Linda G. Jones is a Research Professor of Medieval History at Pompeu Fabra University. Her research focuses on the religious and cultural history of medieval Muslim Iberia and the Maghreb, medieval Islamic preaching, the religiosity of the Mudejars, and cross-cultural gender studies. She has published a monographic book on Islamic preaching, coedited collective volumes on Jewish, Christian, and Muslim preaching and sainthood, and has several publications on islamic oratory and on gender, masculinity and Islam, including “Representations of Hegemonic Masculinities in Medieval Leonese-Castilian and Almohad Chronicles," Speculum 97/3 (2022): 737-774; and “Constructing Gender Identities and Relations in a Mudejar Hortatory Sermon Addressed to Women," Medieval Sophia 24 (2022).

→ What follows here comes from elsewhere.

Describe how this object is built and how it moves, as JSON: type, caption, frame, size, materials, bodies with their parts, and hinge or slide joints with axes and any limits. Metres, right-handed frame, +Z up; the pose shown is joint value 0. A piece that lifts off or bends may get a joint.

Her current research projects include a study of representations of male grief in premodern Islamic literature, a study of gender distinctions in the hagiographies of male and female Muslim saints, and the edition and analysis of two Mudejar sermonaries.

About the Series

In 2002, the Medieval Institute inaugurated a lecture series in honor of Robert M. and Ricki Conway. Robert Conway was a 1966 graduate of Notre Dame and trustee of the University, He was (and his wife Ricki continues to be) a long-time friend and supporter of the Medieval Institute. The annual Conway Lectures bring senior scholars of international distinction to Notre Dame each fall to speak on topics across a variety of disciplines.